Data segment –
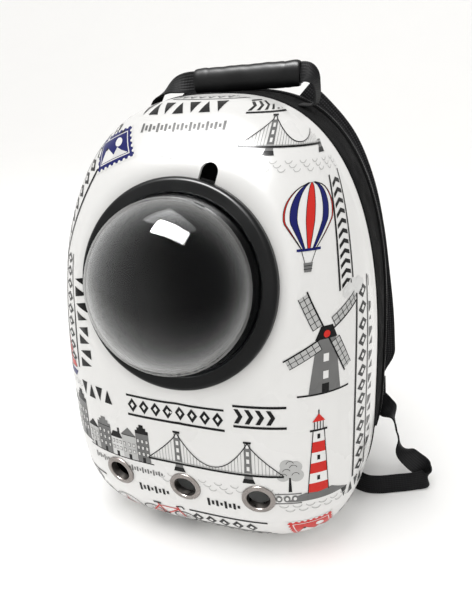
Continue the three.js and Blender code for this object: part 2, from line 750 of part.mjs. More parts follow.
const shoulderStrap = (side) =>
  ribbon(strapStations(side), STRAP_WIDTH, STRAP_THICKNESS, strapTaper, STRAP_CHAMFER);

function strapEnd(side) {
  const stations = strapStations(side);
  const last = stations[stations.length - 1];
  const before = stations[stations.length - 2];
  const along = last.centre.clone().sub(before.centre).normalize();
  return { centre: last.centre, along, across: last.across.clone().normalize() };
}

const onLock = ({ centre, along, across }, u, v, w) =>
  centre
    .clone()
    .addScaledVector(across, u)
    .addScaledVector(along, v)
    .addScaledVector(across.clone().cross(along), w);

// A ladder lock: a flat frame with three bars, hung from the padded strap's end.
function ladderLock(side) {
  const end = strapEnd(side);
  const face = end.across.clone().cross(end.along);
  const place = (geometry, u, v) => {
    geometry.applyMatrix4(new THREE.Matrix4().makeBasis(end.across, end.along, face));
    const centre = onLock(end, u, v, 0);
    geometry.translate(centre.x, centre.y, centre.z);
    return geometry;
  };
  const middle = GAP + LOCK_HEIGHT / 2;
  const frame = place(new THREE.BoxGeometry(LOCK_WIDTH, LOCK_HEIGHT, LOCK_THICKNESS), 0, middle);
  const slotHeight = (LOCK_HEIGHT - 3 * LOCK_BAR) / 2;
  const slotWidth = LOCK_WIDTH - 2 * LOCK_BAR;
  const slots = [-1, 1].map((way) =>
    place(
      new THREE.BoxGeometry(slotWidth, slotHeight, LOCK_THICKNESS * 3),
      0,
      middle + (way * (slotHeight + LOCK_BAR)) / 2,
    ),
  );
  return cut(frame, slots);
}

// Webbing from the ladder lock down, out in a loop that rests on the floor, and back to the gusset's corner.
// Millimetres: how far out past the shell's side, how far behind the gusset's rear edge and how high, with
// the direction of the webbing's width.
const LOOP_ROUTE = [
  { out: -1, back: 19, height: 67, across: [0.6, 0.1, 0.8] },
  { out: 10, back: 14, height: 54, across: [-0.3, 1, 0.05] },
  { out: 17, back: 3, height: 41, across: [-0.3, 1, 0.1] },
  { out: 24, back: -9, height: 30, across: [-0.3, 1, 0.2] },
  { out: 37, back: -19, height: 25, across: [-0.4, 0.8, 0.5] },
  { out: 51, back: -27, height: 20, across: [-0.3, 0.45, 0.9] },
  { out: 54, back: -33, height: 15, across: [0.1, 0.12, 1] },
  { out: 43, back: -39, height: 12.6, across: [0, 0, 1] },
  { out: 23, back: -49, height: 12.4, across: [0, 0, 1] },
  { out: 5, back: -57, height: 12.4, across: [0, 0, 1] },
  { out: -8, back: -59, height: 12.8, across: [0.1, 0, 1] },
];

// The gusset's rounded lower corner at a height: a point, the way up along the skin and the way out of it.
function gussetCorner(side, height, y) {
  const angle = leftAngleAt(height);
  const here = outlinePoint(angle, GUSSET_INSET);
  const above = outlinePoint(leftAngleAt(height + 1), GUSSET_INSET);
  const up = vector(-side * (above.x - here.x), 0, above.z - here.z).normalize();
  const out = vector(side * up.z, 0, -side * up.x);
  return { point: vector(-side * here.x, y, here.z), up, out };
}

function strapWebbing(side) {
  const end = strapEnd(side);
  const face = end.across.clone().cross(end.along);
  const behind = Math.sign(face.y) * (WEBBING_THICKNESS / 2 + LOCK_THICKNESS / 2 + GAP);
  const across = end.across.clone().multiplyScalar(side);
  const onBack = (v) => ({ centre: onLock(end, 0, v, behind), across });
  const onCorner = (y, off) => {
    const { point, up, out } = gussetCorner(side, ANCHOR_HEIGHT + 5, y);
    return { centre: point.addScaledVector(out, WEBBING_THICKNESS / 2 + GAP + off), across: up };
  };
  const route = [
    onBack(LOCK_HEIGHT * 0.35),
    onBack(LOCK_HEIGHT * 0.9),
    ...LOOP_ROUTE.map(({ out, back, height, across: [a, b, c] }) => ({
      centre: vector(side * (SHELL_WIDTH / 2 + out), GUSSET_BACK_Y + back, height),
      across: vector(side * a, b, c),
    })),
    onCorner(GUSSET_FRONT_Y + 12, 4.5),
    onCorner(GUSSET_FRONT_Y + 30, 0.4),
  ];
  return ribbon(stationsAlong(route, WEBBING_STEPS), STRAP_WEBBING_WIDTH, WEBBING_THICKNESS);
}

// Materials and the assembly

const paint = (color, roughness, metalness = 0) =>
  new THREE.MeshStandardMaterial({ color, roughness, metalness });

function piece(name, geometry, material) {
  const mesh = new THREE.Mesh(geometry, material);
  mesh.name = name;
  return mesh;
}

const sliderPaint = () => paint(0x1c1c1e, 0.35, 0.8);

const body = new THREE.Group();
body.add(
  piece("front_shell", frontShell(), paint(0xf2f1ee, 0.25)),
  piece("rim_piping", rimPiping(), paint(0x0d0d0e, 0.6)),
  piece("gusset", gusset(), paint(0x141416, 0.85)),
  piece("zipper_chain", zipperChain(), paint(0x0a0a0a, 0.5)),
  piece("zipper_slider_upper", zipperSlider(SLIDER_LEVEL + SLIDER_SPACING / 2, -1), sliderPaint()),
  piece("zipper_slider_lower", zipperSlider(SLIDER_LEVEL - SLIDER_SPACING / 2, 1), sliderPaint()),
  piece("back_panel", backPanel(), paint(0x131315, 0.85)),
  piece("back_pad", backPad(), paint(0x101012, 0.95)),
);

const handle = new THREE.Group();
handle.add(
  piece("handle_webbing", handleWebbing(), paint(0x0b0b0c, 0.8)),
  piece("handle_grip", handleGrip(), paint(0x242527, 0.5)),
);

const straps = new THREE.Group();
for (const [side, way] of [["left", -1], ["right", 1]]) {
  straps.add(
    piece(`shoulder_strap_${side}`, shoulderStrap(way), paint(0x121214, 0.9)),
    piece(`ladder_lock_${side}`, ladderLock(way), paint(0x0a0a0b, 0.4)),
    piece(`strap_webbing_${side}`, strapWebbing(way), paint(0x0b0b0c, 0.8)),
  );
}

const clearDome = paint(0xe8eeee, 0.05);
clearDome.transparent = true;
clearDome.opacity = 0.35;

const windowParts = new THREE.Group();
windowParts.add(
  piece("window_ring", windowRing(), paint(0x17181a, 0.45)),
  piece("window_dome", windowDome(), clearDome),
  piece("window_collar", windowCollar(), paint(0x101011, 0.6)),
);
windowParts.position.copy(WINDOW_CENTRE);
windowParts.quaternion.setFromRotationMatrix(
  new THREE.Matrix4().makeBasis(WINDOW_RIGHT, WINDOW_UP, WINDOW_AXIS),
);

const eyelets = new THREE.Group();
for (const place of eyeletPlaces) {
  const mesh = piece(`eyelet_${place.side}`, eyelet(), paint(0x6f6a64, 0.3, 0.9));
  const out = vector(0, 0, 1).applyQuaternion(place.turn);
  mesh.quaternion.copy(place.turn);
  mesh.position.copy(place.centre).addScaledVector(out, seatDrop(place, EYELET_HOLE_RADIUS) + GAP);
  eyelets.add(mesh);
}

const carrier = new THREE.Group();
carrier.add(body, handle, straps, windowParts, eyelets);

export default carrier;
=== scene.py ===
"""Looks of the bubble pet carrier backpack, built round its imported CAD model. Lengths are in millimetres
inside the helper functions and become metres when a mesh is made."""

import json
import math
import random

import bmesh
import bpy
import numpy as np
from mathutils import Matrix, Vector


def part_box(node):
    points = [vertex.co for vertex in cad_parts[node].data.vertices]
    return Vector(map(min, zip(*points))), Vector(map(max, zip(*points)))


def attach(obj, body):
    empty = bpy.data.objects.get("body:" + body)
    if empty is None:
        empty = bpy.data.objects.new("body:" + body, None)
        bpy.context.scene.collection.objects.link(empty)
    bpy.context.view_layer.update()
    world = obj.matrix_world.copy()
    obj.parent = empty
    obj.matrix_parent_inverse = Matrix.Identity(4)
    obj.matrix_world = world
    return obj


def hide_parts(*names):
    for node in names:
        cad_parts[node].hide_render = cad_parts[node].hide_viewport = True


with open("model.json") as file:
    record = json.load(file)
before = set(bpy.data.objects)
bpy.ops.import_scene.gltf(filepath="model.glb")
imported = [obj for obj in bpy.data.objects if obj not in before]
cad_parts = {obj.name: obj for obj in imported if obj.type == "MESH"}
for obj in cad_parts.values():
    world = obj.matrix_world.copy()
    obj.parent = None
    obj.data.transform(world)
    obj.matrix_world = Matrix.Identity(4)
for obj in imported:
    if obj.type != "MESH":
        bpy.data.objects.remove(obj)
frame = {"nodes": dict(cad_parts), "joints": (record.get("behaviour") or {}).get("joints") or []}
scene = bpy.context.scene
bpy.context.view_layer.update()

# Sizes that the CAD model gives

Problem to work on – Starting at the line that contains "bpy.data.objects.remove(obj)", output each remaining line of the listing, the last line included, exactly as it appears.

Exercise result –
        bpy.data.objects.remove(obj)
frame = {"nodes": dict(cad_parts), "joints": (record.get("behaviour") or {}).get("joints") or []}
scene = bpy.context.scene
bpy.context.view_layer.update()

# Sizes that the CAD model gives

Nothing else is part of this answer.